Lu Ting-yi's importance in the Chinese Communist party was demonstrated on 26 May 1956, when he made the first public announcement of what became known as the Hundred Flowers Campaign. At a gathering of scientists, social scientists, doctors, writers, and artists he made a speech entitled "Let All Flowers Bloom Together, Let Diverse Schools of Thought Contend." The text of this speech was pubhshed in the Jen-min jih-pao [people's daily] on 13 June. It presumably was derived from a speech given by Mao Tse-tung to a closed session of the Supreme State Conference on 2 May. However, Mao's speech never was published. Mao later elaborated on the policy of "letting a hundred flowers blossom and a hundred schools of thought contend" in his "The Correct Handling of Contradiction Among the People" of 27 February 1957, but it was Lu Ting-yi who publicly inaugurated the Hundred Flowers period.

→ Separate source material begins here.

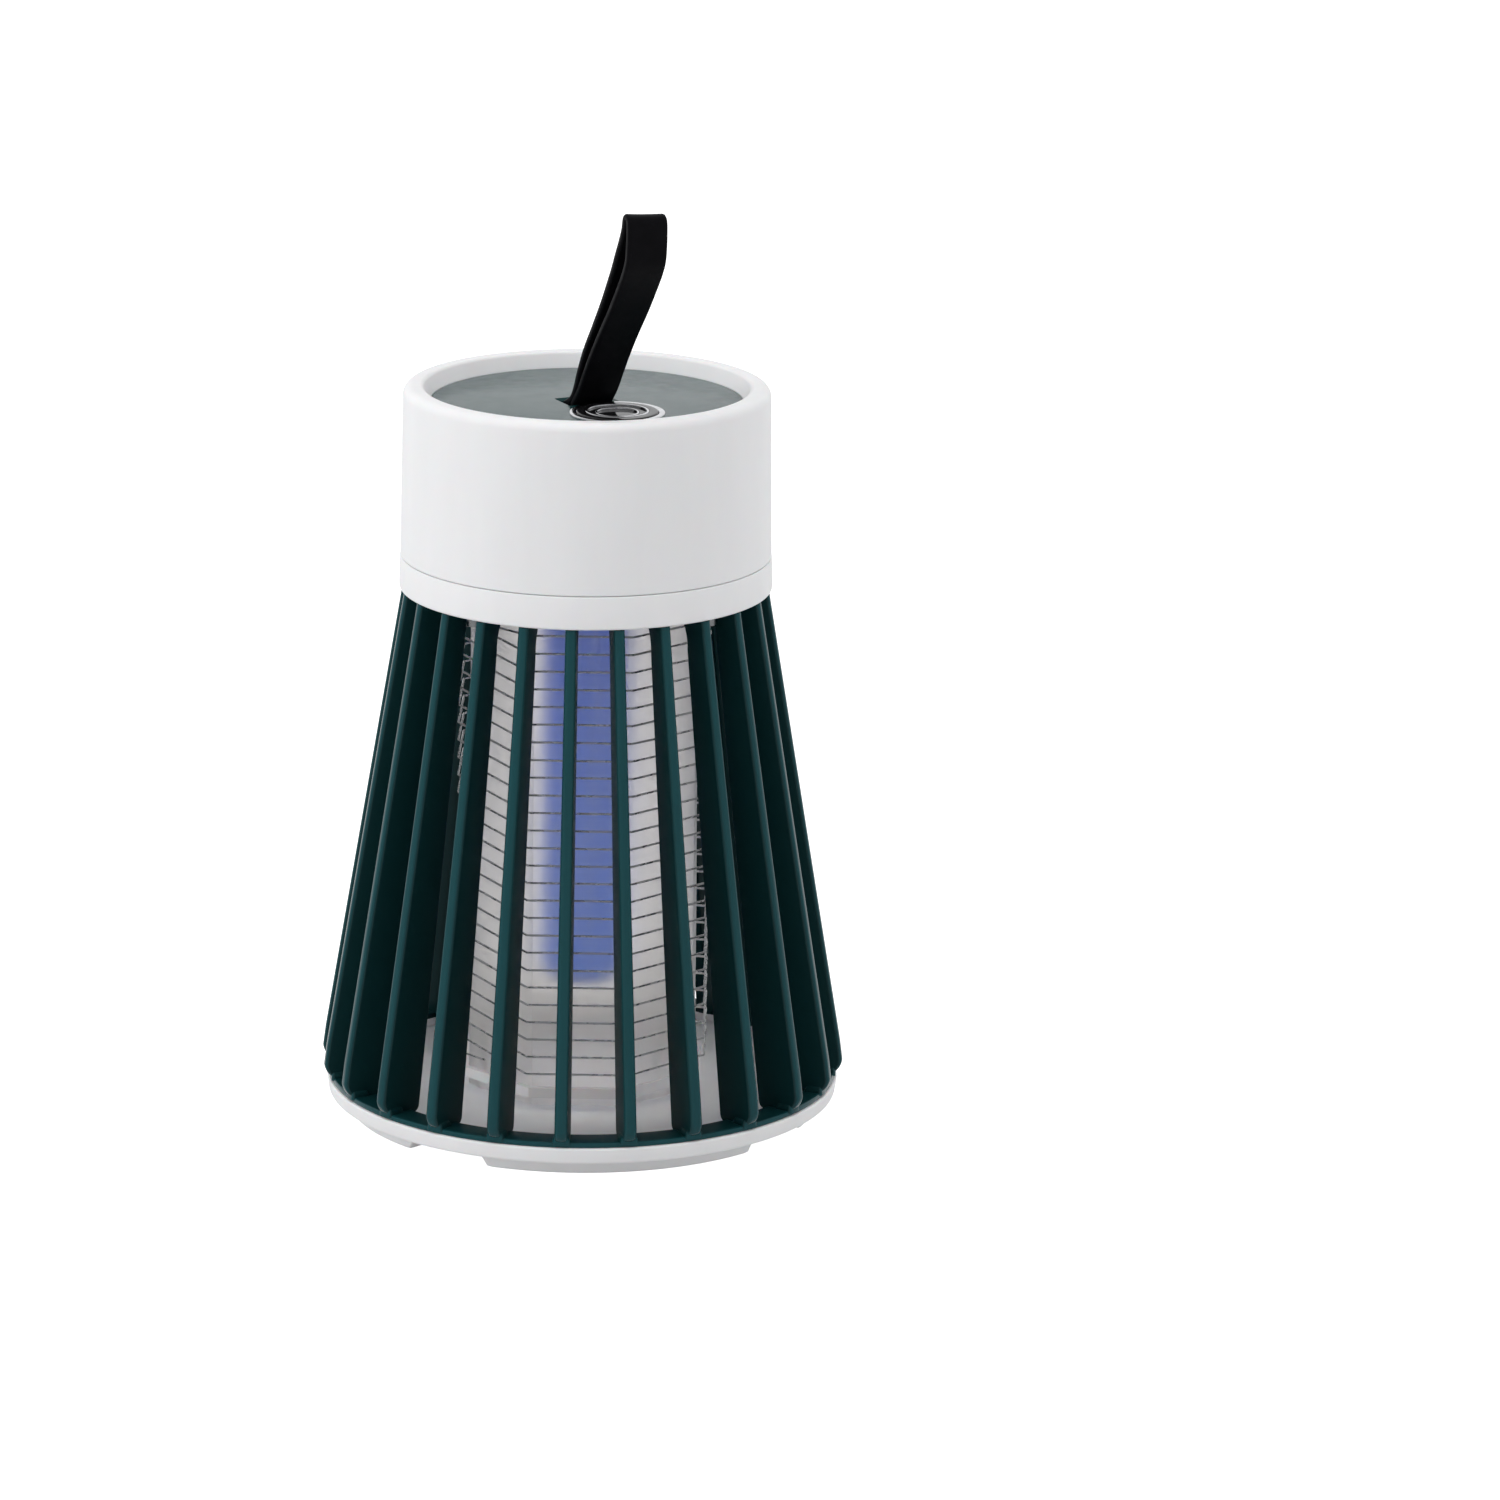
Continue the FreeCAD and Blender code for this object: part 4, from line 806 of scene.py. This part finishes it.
def make_panel():
    low, top = PANEL_LOW.z, PANEL_HIGH.z
    radius = PANEL_HIGH.x
    disc = lathe(rounded([(0, low), (radius, low, 0.2), (radius, top, 0.35), (0, top)]))
    half_x, half_y, bevel = 5.2, 3.3, 0.6
    mouth = []
    for height, grow in ((low - 1, 0.0), (top - bevel, 0.0), (top - 0.12, bevel * 0.85),
                         (top, bevel), (top + 0.5, bevel + 0.3)):
        wide, deep = half_x + grow, half_y + grow
        mouth.append([(x, PIN.y + y, height) for x, y in rounded([
            (-wide, -deep, 0.5), (wide, -deep, 0.5), (wide, deep, 0.5), (-wide, deep, 0.5)])])
    west, east = PIN_LOW.x - 0.2, PIN_HIGH.x + 0.2
    south, north = PIN.y - PIN_SEAT, PIN.y + PIN_SEAT
    groove = prism([(west, south), (east, south), (east, north), (west, north)],
                   low - 1, PIN.z + PIN_SEAT)
    panel = cut(disc, loft(mouth), post((0, BUTTON_Y), 9.4, low - 1, top + 1, 160), groove)
    publish(panel, "green_panel", "top_panel")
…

In 1957 Lu Ting-yi served as vice chairman of a committee for the popularization of common spoken language and as a member of the Central People's Government delegation, headed by Mao Tse-tung, to the celebrations at Moscow marking the fortieth anniversary of the Russian Revolution. In 1965 he became minister of culture of the State Council.

Lu Ting-yi married twice. His first wife, who bore him two children, was killed by Nationalists in Fukien province about 1927. Lu remarried in 1941 ; he and his second wife reportedly had three children.